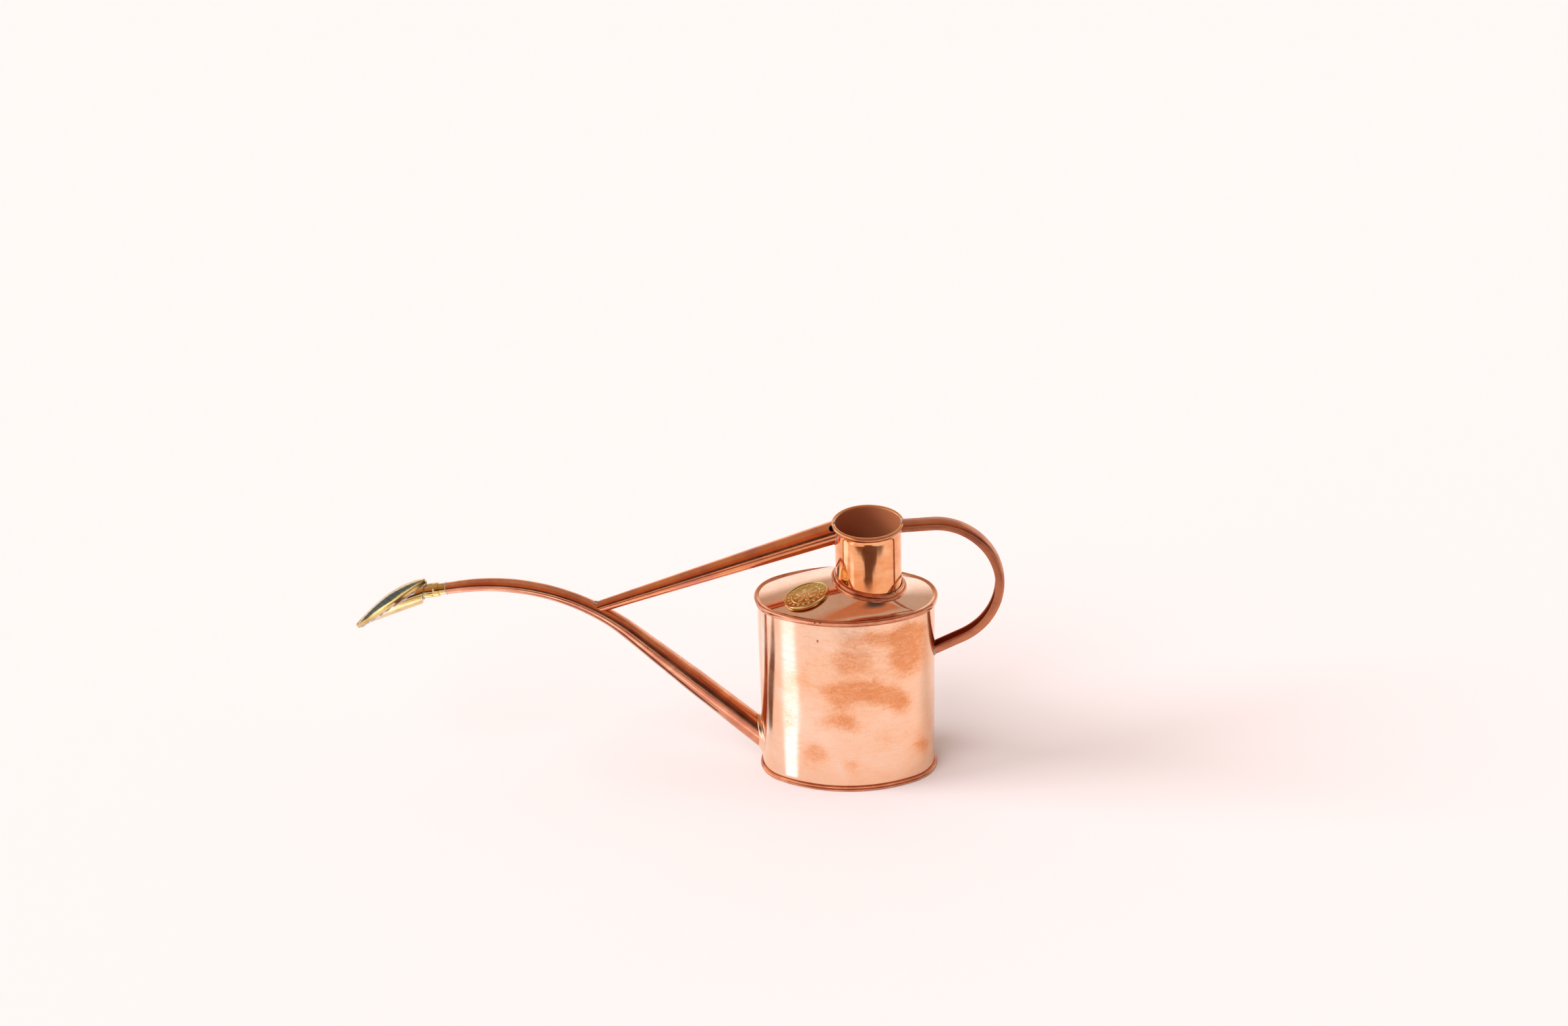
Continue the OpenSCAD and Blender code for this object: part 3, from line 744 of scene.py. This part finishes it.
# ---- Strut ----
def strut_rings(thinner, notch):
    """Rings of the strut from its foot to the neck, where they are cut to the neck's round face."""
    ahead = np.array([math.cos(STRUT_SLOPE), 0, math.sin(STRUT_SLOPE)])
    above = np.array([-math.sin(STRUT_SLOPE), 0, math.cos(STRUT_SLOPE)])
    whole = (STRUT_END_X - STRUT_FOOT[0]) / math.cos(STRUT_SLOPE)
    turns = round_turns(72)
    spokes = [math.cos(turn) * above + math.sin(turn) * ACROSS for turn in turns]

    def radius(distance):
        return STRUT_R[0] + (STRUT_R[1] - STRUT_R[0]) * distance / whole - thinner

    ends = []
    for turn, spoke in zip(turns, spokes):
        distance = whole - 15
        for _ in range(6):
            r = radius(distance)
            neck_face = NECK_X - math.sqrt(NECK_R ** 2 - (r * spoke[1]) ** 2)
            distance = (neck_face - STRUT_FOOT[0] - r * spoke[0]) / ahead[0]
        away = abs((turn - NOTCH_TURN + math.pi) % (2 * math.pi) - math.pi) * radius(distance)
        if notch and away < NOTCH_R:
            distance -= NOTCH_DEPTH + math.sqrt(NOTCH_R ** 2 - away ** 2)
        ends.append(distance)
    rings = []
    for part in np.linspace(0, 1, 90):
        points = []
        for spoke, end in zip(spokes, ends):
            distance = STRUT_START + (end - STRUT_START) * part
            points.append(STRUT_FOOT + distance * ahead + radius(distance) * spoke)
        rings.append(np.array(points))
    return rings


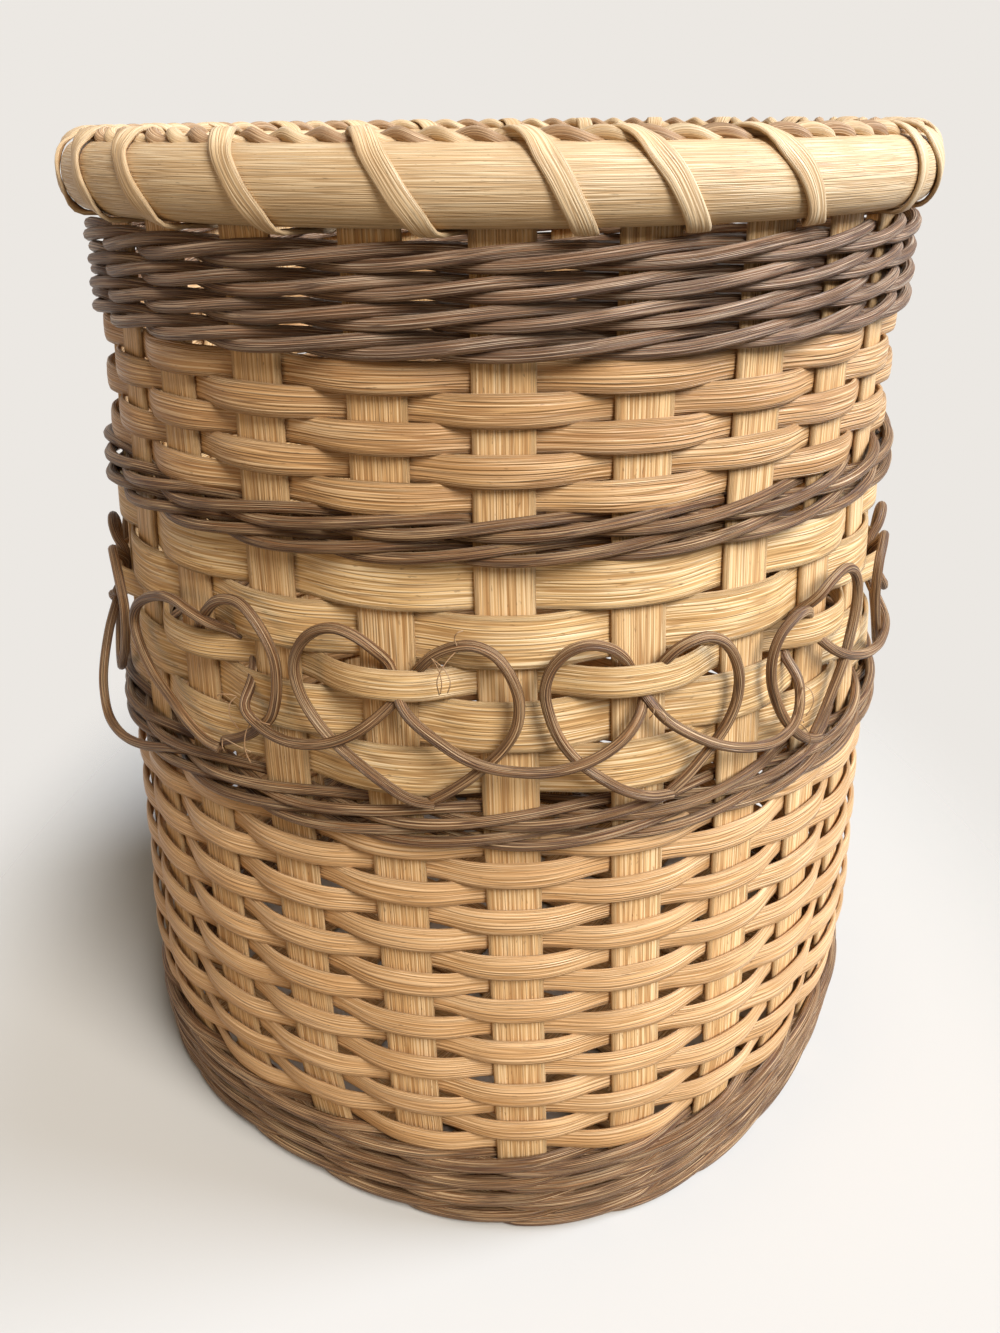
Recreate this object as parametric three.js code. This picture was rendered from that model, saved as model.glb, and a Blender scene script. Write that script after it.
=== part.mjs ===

* [REQUIRED TASK]:
Return what is listed above, exactly and completely.

* [CORRECT RESULT]:
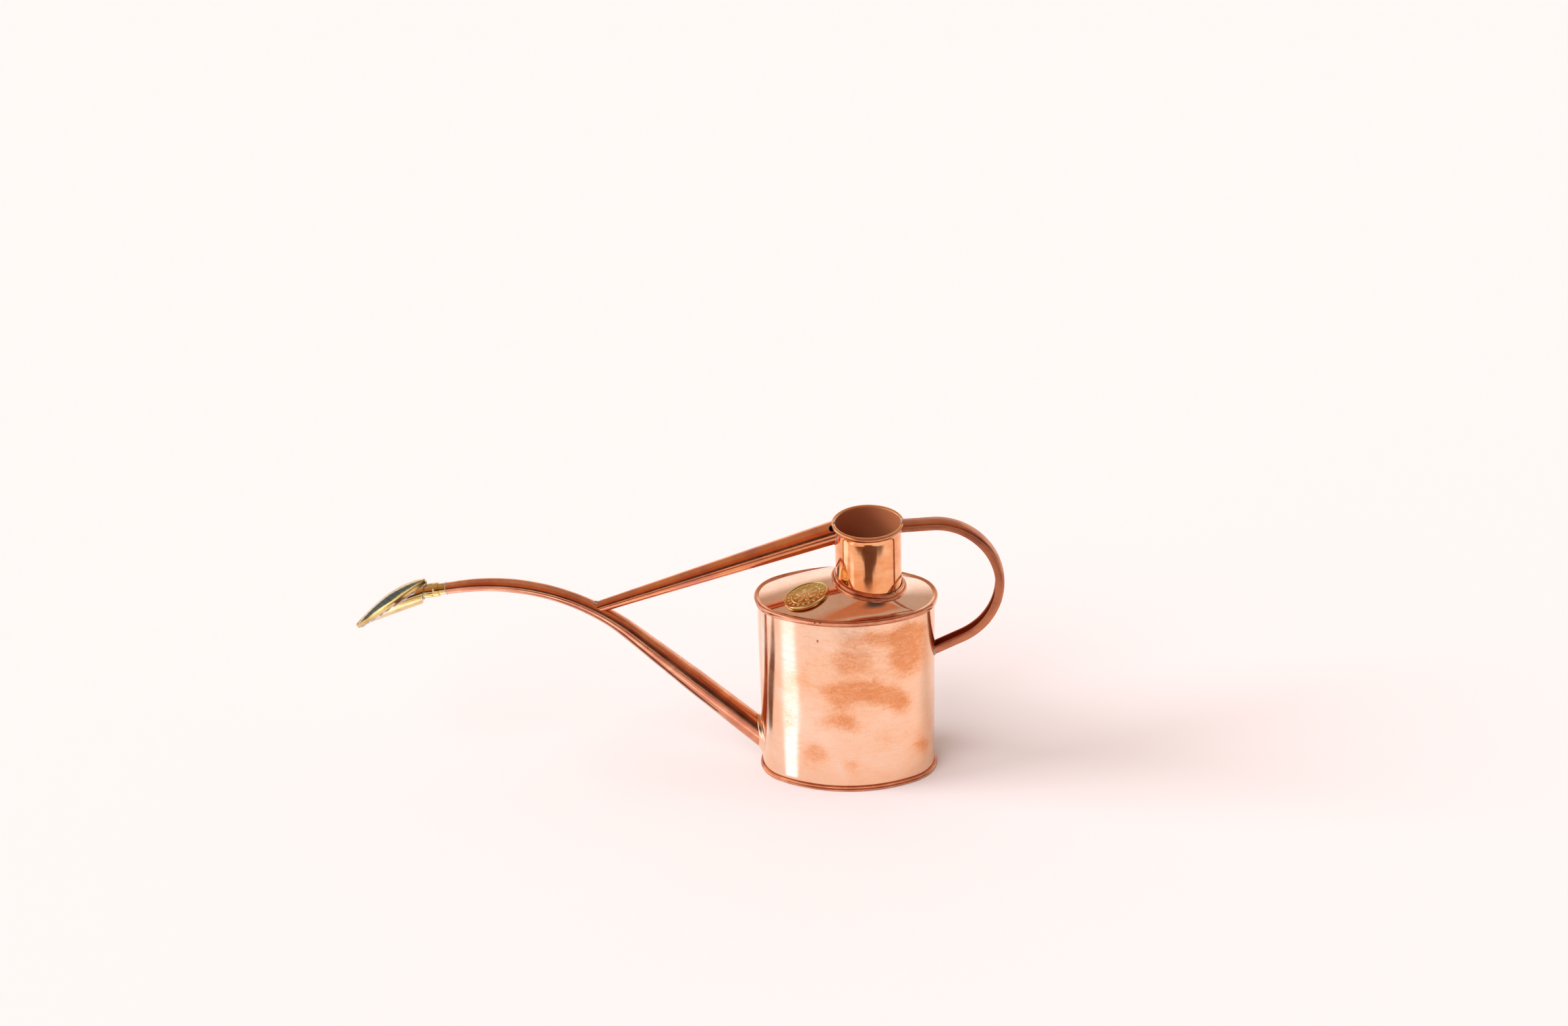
Continue the OpenSCAD and Blender code for this object: part 3, from line 744 of scene.py. This part finishes it.
# ---- Strut ----
def strut_rings(thinner, notch):
    """Rings of the strut from its foot to the neck, where they are cut to the neck's round face."""
    ahead = np.array([math.cos(STRUT_SLOPE), 0, math.sin(STRUT_SLOPE)])
    above = np.array([-math.sin(STRUT_SLOPE), 0, math.cos(STRUT_SLOPE)])
    whole = (STRUT_END_X - STRUT_FOOT[0]) / math.cos(STRUT_SLOPE)
    turns = round_turns(72)
    spokes = [math.cos(turn) * above + math.sin(turn) * ACROSS for turn in turns]

    def radius(distance):
        return STRUT_R[0] + (STRUT_R[1] - STRUT_R[0]) * distance / whole - thinner

    ends = []
    for turn, spoke in zip(turns, spokes):
        distance = whole - 15
        for _ in range(6):
            r = radius(distance)
            neck_face = NECK_X - math.sqrt(NECK_R ** 2 - (r * spoke[1]) ** 2)
            distance = (neck_face - STRUT_FOOT[0] - r * spoke[0]) / ahead[0]
        away = abs((turn - NOTCH_TURN + math.pi) % (2 * math.pi) - math.pi) * radius(distance)
        if notch and away < NOTCH_R:
            distance -= NOTCH_DEPTH + math.sqrt(NOTCH_R ** 2 - away ** 2)
        ends.append(distance)
    rings = []
    for part in np.linspace(0, 1, 90):
        points = []
        for spoke, end in zip(spokes, ends):
            distance = STRUT_START + (end - STRUT_START) * part
            points.append(STRUT_FOOT + distance * ahead + radius(distance) * spoke)
        rings.append(np.array(points))
    return rings


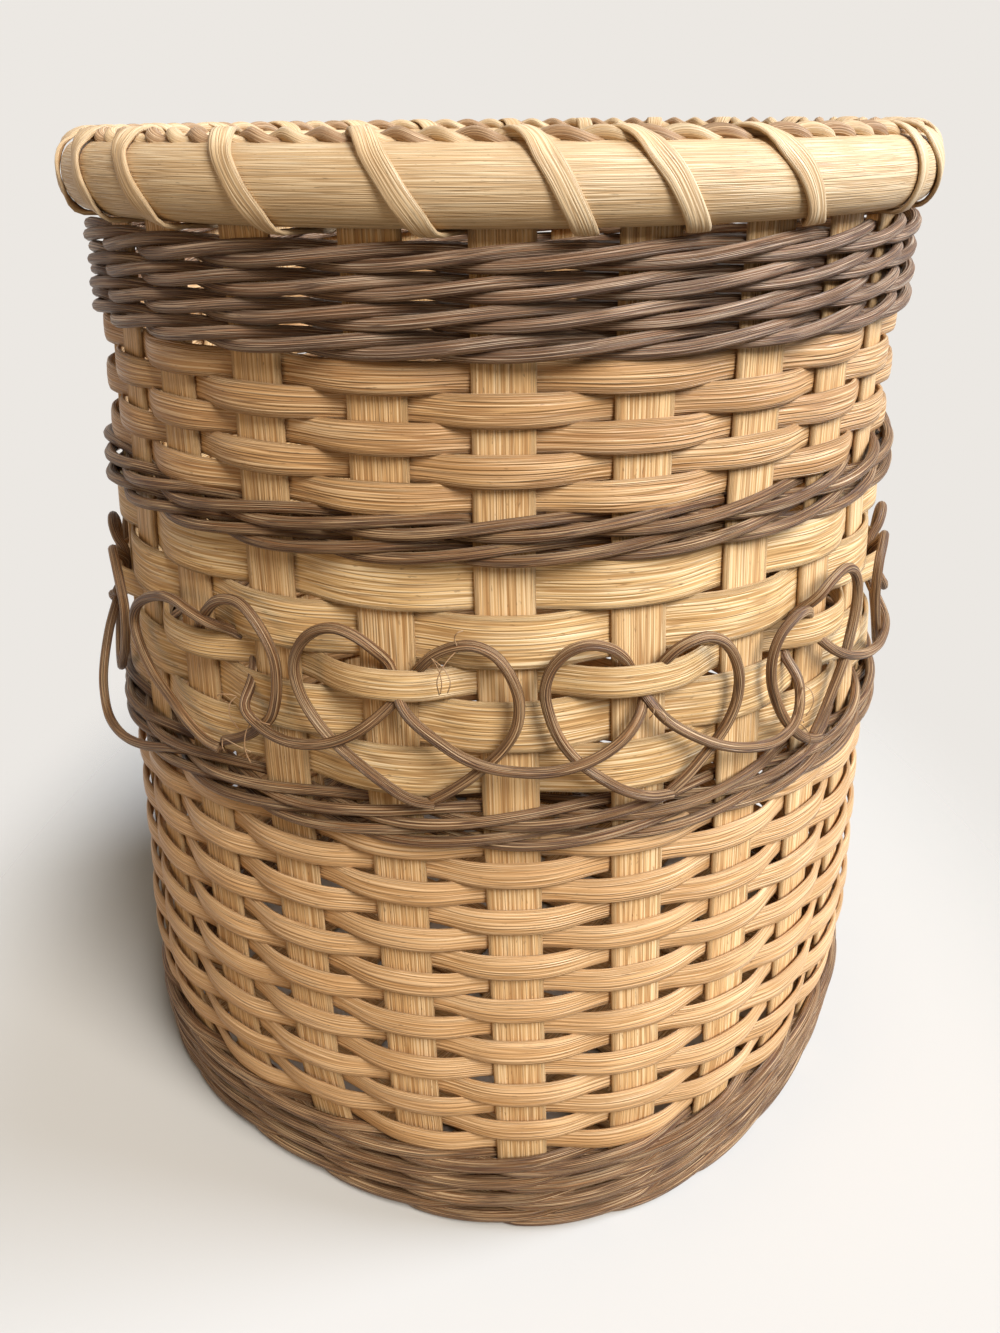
Recreate this object as parametric three.js code. This picture was rendered from that model, saved as model.glb, and a Blender scene script. Write that script after it.
=== part.mjs ===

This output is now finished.